Tuesday, January 2, 2018

Why I'm Committed to Using Family Search

I've talked to several people who tell me they've stopped putting their genealogy on Family Search because they don't like other people changing it. Many of these are people who have done genealogy their entire life and spent countless hours reading microfilm, looking through books in courthouse basements, and searching cemeteries to find the information they need. Then they get onto Family Search and find that after all that hard work somebody added incorrect children or spouses or merged their great-great grandfather with someone completely different.

I get it. I'm currently watching 309 people on Family Search and I know to some people that number is low. Lately my Weekly Changes emails from Family Search tend to have over 100 changes that I have to verify, and usually there are at least a few merges or added relationships that I have to check and fix.

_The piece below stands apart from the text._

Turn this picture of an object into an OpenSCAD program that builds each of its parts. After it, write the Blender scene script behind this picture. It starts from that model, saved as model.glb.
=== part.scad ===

I know several people in my family deal with this too.

But I won't stop using Family Search. I'm committed to it, and here's why:

  • It's reducing duplicate temple work. Before the unified family tree, you had to look people up on the Temple Ready discs, which had to be updated and sent to family history centers periodically and missed a lot of duplicates. With the Possible Duplicates feature and the Find feature it's a much faster and more effective process to look for duplicates and avoid doing someone's temple work unnecessarily.
  • It connects distant relatives, making it possible for them to share information as well as inherited items or pictures. One of my favorite things is to look at one of my ancestors and find that someone uploaded a photo or diary. I have even been able to share audio files of my grandfather (who I never met) singing to my mom.
  • Having a unified family tree makes it so that I don't have to do all the research from scratch. If another relative has already done all that research and shared in on Family Search, I can look through the information they've added to see if it seems right, enjoy any memories that have been shared, and move on. That frees me to work on other people who haven't been researched yet.
  • It's an efficient way to reserve temple work and check to make sure the ordinances were recorded properly. It's also an efficient way to share ordinance cards with my family.
  • While the interface isn't perfect (I would like to see ways to tag sources to events other than birth, christening, death, and burial), for the most part I really like the program and enjoy using it. I love that we can view our trees in several different ways (fan chart, vertical, horizontal, descendancy) and add sources with explanations.
  • Because the tree is open for editing, I can quickly make changes instead of having to call church officials or submit dispute forms. This saves me a lot of time and it also means that people who would have to process disputes have more time to spend elsewhere.
  • Family Search Family Tree has made it possible like never before for descendancy research to be done. Previously this was just too complicated because you had to check for ordinances on Temple Ready, so we focused on tracing our own ancestors, which is why a lot of us descendants of pioneers thought our genealogy was all done. Now the potential for temple work on my family tree is enormous.
  • By sharing my research on Family Search I get access to Family Search's record hints, which are getting more accurate all the time. This saves me a lot of time because I can find a lot of information without even having to do a search and look through results.
  • Having my family history on Family Search makes it more likely that all the research I have done will be preserved for future generations. How many people do you know who have everything saved in boxes and boxes of notebooks or on old floppy disks? Are their descendants going to happily sort through all that when they inherit it, or will they be apathetic about it?
  • If not me, then who? I do good research and I am experienced enough with the program that I can make good contributions and I can work through the process of fixing the complicated messes. If all the good researchers abandon the program it will just descend into chaos. I stay because I feel that I've been called to contribute and especially to help deal with the messes and inaccuracies.
  • Many of the features on Family Search have made family history work much more efficient, which means we find temple opportunities much more quickly as well. In fact, the church no longer has to rely on extraction work at all because there are enough people submitting names for the temple to fulfill all the temples' needs. And with over 150 temples throughout the world, that means that God is truly hastening the work of redeeming the dead!
  • In Doctrine and Covenants 128:24, it says: "Let us, therefore, as a church and a people, and as Latter-day Saints, offer unto the Lord an offering in righteousness; and let us present in his holy temple, when it is finished, a book containing the records of our dead, which shall be worthy of all acceptation." I suspect that this "book" will be the unified family tree on Family Search. Personally I want to be able to say that I did what I could to contribute to it!